While perplexity is a commonly used metric for evaluating language models, we acknowledge that additional downstream evaluations can further strengthen our work. In response, we have incorporated zero-shot evaluations on standard benchmarks including PIQA, MMLU, HellaSwag, ARC-Easy, ARC-Challenge, and CommonsenseQA, following the recent implementation in the OLMO codebase. The results are shown below. Thank you for suggesting; we will add the benchmark results in the revision.

Model	PIQA	HellaSwag	ARC-Easy	ARC-Challenge	Commonsense QA	MMLU_var	Avg
1B baseline	73.57	60.93	69.47	31.76	48.73	37.61	53.67
1.9B baseline	75.31	65.86	74.21	36.78	49.71	38.64	56.75
1B + 10M f-grams	73.95	63.58	70.35	32.09	49.96	39.25	54.86
1.3B + 10M f-grams	75.04	65.52	75.26	36.44	49.96	38.54	56.79
1B + 1B f-grams	75.31	67.05	72.45	36.44	50.78	39.97	57.00

Applying SCONE, i.e., adding f-gram embeddings, does not increase inference FLOPS and requires only off-accelerator storage. Notably, the 1.9B baseline incurs roughly twice the inference FLOPS of the 1B model. The downstream evaluation results align with the perplexity trends and further reinforce our main claims.

2. Can you clarify how the system works during inference?
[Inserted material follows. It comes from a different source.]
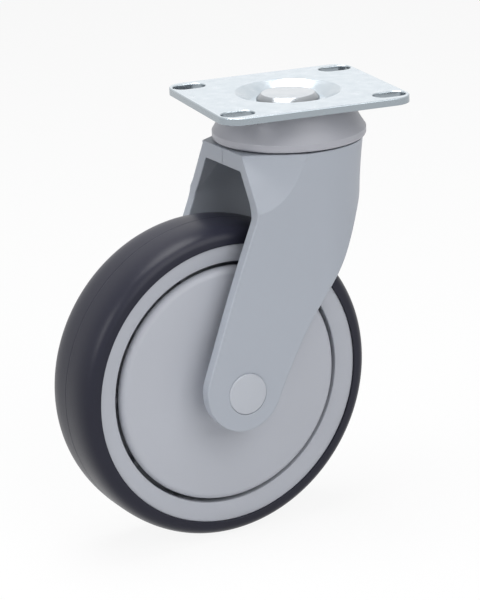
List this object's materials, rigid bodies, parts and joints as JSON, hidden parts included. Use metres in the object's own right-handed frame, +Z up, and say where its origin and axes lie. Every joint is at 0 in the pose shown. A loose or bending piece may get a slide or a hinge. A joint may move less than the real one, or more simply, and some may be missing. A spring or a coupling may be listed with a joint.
{
  "type": "swivel castor",
  "caption": "Swivel castor with a rectangular slotted plate, a moulded fork and a rubber-tyred wheel with thread guards.",
  "frame": {"origin": "centre of the plate's mounting face, on the swivel axis", "axes": "+Z up out of the mounting face, +X along the plate's longer side; at rest the wheel trails towards -X"},
  "size_m": [0.1393, 0.0699, 0.1695],
  "materials": {
    "plate_steel": "satin",
    "pin_steel": "satin",
    "race_steel": "satin",
    "fork_plastic": "satin",
    "wheel_plastic": "satin",
    "trim_plastic": "satin",
    "tread_rubber": "matte"
  },
  "bodies": {
    "mount": {"top_plate": "plate_steel", "king_pin": "pin_steel", "dust_cover": "fork_plastic", "upper_race": "race_steel", "lower_race": "race_steel", "king_pin_washer": "pin_steel", "king_pin_nut": "pin_steel"},
    "fork": {"fork": "fork_plastic", "bearing_cup": "race_steel", "axle_bolt": "pin_steel", "axle_nut": "pin_steel", "axle_sleeve": "pin_steel", "axle_washer_left": "pin_steel", "axle_washer_right": "pin_steel", "axle_cap_left": "trim_plastic", "axle_cap_right": "trim_plastic", "thread_guard_left": "wheel_plastic", "thread_guard_right": "wheel_plastic", "bearing_inner_left": "race_steel", "bearing_inner_right": "race_steel"},
    "wheel": {"wheel_core": "wheel_plastic", "tyre": "tread_rubber", "bearing_outer_left": "race_steel", "bearing_outer_right": "race_steel"},
    "swivel_balls": {"upper_balls": "race_steel", "upper_cage": "trim_plastic", "lower_balls": "race_steel", "lower_cage": "trim_plastic"},
    "wheel_balls": {"wheel_balls_left": "race_steel", "wheel_balls_right": "race_steel", "wheel_cage_left": "trim_plastic", "wheel_cage_right": "trim_plastic"}
  },
  "joints": [
    {"name": "swivel", "type": "hinge", "parent": "mount", "child": "fork", "pos_m": [0, 0, 0], "axis": [0, 0, 1], "continuous": true},
    {"name": "wheel_spin", "type": "hinge", "parent": "fork", "child": "wheel", "pos_m": [-0.03803, -0.00534, -0.107], "axis": [-0.1392, 0.9903, 0], "continuous": true},
    {"name": "swivel_balls_roll", "type": "hinge", "parent": "mount", "child": "swivel_balls", "pos_m": [0, 0, 0], "axis": [0, 0, 1], "continuous": true},
    {"name": "wheel_balls_roll", "type": "hinge", "parent": "fork", "child": "wheel_balls", "pos_m": [-0.03803, -0.00534, -0.107], "axis": [-0.1392, 0.9903, 0], "continuous": true}
  ],
  "couplings": [
    {"joint": "swivel_balls_roll", "follows": "swivel", "ratio": 0.5},
    {"joint": "wheel_balls_roll", "follows": "wheel_spin", "ratio": 0.6315}
  ]
}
If I decode 3 tokens from the base vocabulary and find that they match an n-gram from the f-gram model, should the model recompute the k,v-cache for these three tokens with the embeddings from the matched n-gram?
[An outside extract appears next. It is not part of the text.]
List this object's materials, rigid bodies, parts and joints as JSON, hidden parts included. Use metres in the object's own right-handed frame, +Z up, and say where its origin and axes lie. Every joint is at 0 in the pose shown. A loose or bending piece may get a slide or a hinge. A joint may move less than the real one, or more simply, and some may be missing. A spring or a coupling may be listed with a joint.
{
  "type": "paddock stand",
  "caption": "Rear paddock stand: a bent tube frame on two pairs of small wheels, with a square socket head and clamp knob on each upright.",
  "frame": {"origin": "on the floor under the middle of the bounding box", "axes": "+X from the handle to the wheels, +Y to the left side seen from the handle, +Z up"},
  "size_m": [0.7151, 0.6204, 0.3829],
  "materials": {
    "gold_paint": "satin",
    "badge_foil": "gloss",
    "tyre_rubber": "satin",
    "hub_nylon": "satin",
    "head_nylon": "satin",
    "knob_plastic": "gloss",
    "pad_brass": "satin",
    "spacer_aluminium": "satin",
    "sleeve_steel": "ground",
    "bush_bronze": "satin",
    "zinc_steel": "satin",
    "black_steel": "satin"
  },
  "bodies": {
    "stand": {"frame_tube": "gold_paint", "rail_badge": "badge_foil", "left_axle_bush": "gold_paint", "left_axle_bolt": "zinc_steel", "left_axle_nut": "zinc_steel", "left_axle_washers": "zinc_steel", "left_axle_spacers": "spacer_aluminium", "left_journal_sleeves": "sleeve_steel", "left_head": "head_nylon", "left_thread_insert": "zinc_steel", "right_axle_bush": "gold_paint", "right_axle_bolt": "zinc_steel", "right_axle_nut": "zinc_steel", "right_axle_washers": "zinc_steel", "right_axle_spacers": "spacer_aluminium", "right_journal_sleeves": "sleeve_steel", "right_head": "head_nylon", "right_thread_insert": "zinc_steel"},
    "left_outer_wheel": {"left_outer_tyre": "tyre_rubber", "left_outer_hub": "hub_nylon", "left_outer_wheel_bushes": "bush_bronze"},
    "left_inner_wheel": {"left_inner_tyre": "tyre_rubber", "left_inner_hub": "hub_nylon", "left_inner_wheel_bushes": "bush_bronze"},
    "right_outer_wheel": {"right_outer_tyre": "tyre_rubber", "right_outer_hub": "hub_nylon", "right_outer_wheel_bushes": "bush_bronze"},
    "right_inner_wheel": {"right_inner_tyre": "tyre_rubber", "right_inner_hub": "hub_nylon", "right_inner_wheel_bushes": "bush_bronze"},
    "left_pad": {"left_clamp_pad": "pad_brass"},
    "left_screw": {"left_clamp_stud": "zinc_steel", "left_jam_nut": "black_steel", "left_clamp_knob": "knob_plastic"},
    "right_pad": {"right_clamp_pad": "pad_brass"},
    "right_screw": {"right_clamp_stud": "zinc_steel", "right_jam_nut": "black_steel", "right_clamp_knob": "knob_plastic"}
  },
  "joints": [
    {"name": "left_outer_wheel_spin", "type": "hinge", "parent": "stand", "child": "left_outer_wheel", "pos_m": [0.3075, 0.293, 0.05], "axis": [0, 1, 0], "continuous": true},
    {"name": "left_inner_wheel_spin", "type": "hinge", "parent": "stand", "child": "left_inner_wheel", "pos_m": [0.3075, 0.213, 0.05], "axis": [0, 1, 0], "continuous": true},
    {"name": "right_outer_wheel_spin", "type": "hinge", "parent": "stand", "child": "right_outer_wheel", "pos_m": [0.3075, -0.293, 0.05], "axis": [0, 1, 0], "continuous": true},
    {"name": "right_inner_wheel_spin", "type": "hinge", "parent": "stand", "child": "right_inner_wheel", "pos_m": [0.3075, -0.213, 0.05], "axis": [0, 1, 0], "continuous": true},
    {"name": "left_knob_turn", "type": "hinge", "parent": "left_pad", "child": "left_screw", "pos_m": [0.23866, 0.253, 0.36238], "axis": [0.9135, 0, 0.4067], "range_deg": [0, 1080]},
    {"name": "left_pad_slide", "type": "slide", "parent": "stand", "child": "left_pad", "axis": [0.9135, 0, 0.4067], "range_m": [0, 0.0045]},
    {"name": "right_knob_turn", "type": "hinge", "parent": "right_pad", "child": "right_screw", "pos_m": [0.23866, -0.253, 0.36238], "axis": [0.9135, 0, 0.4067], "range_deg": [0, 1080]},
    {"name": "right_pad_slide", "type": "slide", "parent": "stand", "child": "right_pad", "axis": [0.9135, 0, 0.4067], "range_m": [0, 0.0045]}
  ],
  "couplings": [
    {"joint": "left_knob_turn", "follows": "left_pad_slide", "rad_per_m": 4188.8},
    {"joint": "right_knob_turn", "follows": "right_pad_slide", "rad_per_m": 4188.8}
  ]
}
To clarify, SCONE does not require recomputing the (k,v) cache during inference. Instead, it fetches the f-gram embedding for each decoded token individually. For example, if the current context is [t0, t1] and the newly decoded token is t2, and we find a match for [t0, t1, t2] in the f-gram embedding layer, we use the f-gram embedding of [t0, t1, t2] as the input embedding for t2 in the main model. This f-gram embedding of [t0, t1, t2] corresponds to the embedding of the last token embedding in the output of the f-gram model (precomputed for [t0, t1, t2]) and only involves simple lookups during inference. If it helps, we can add this example in the revision.

最终决定Reject

2025-05-01

The paper proposed a novel method to scale the number of parameters in the input embedding layer. Given a set of vocabulary and a corpus, a set of frequent n-grams are obtained as extra vocabulary. Each n-gram is assigned with an embedding vector to enhance the input embedding for LM. Experiment results show that this method improves model performance for small scale models without increasing the parameter count that involved in compute.

While the paper provided relatively novel path for scaling language model. The experiments are limited to smaller scales (less than 2B). It's unclear whether it will help some more practical model size, such as larger than 7B. It would be good to see if the proposed method could be used to improve existing larger language model.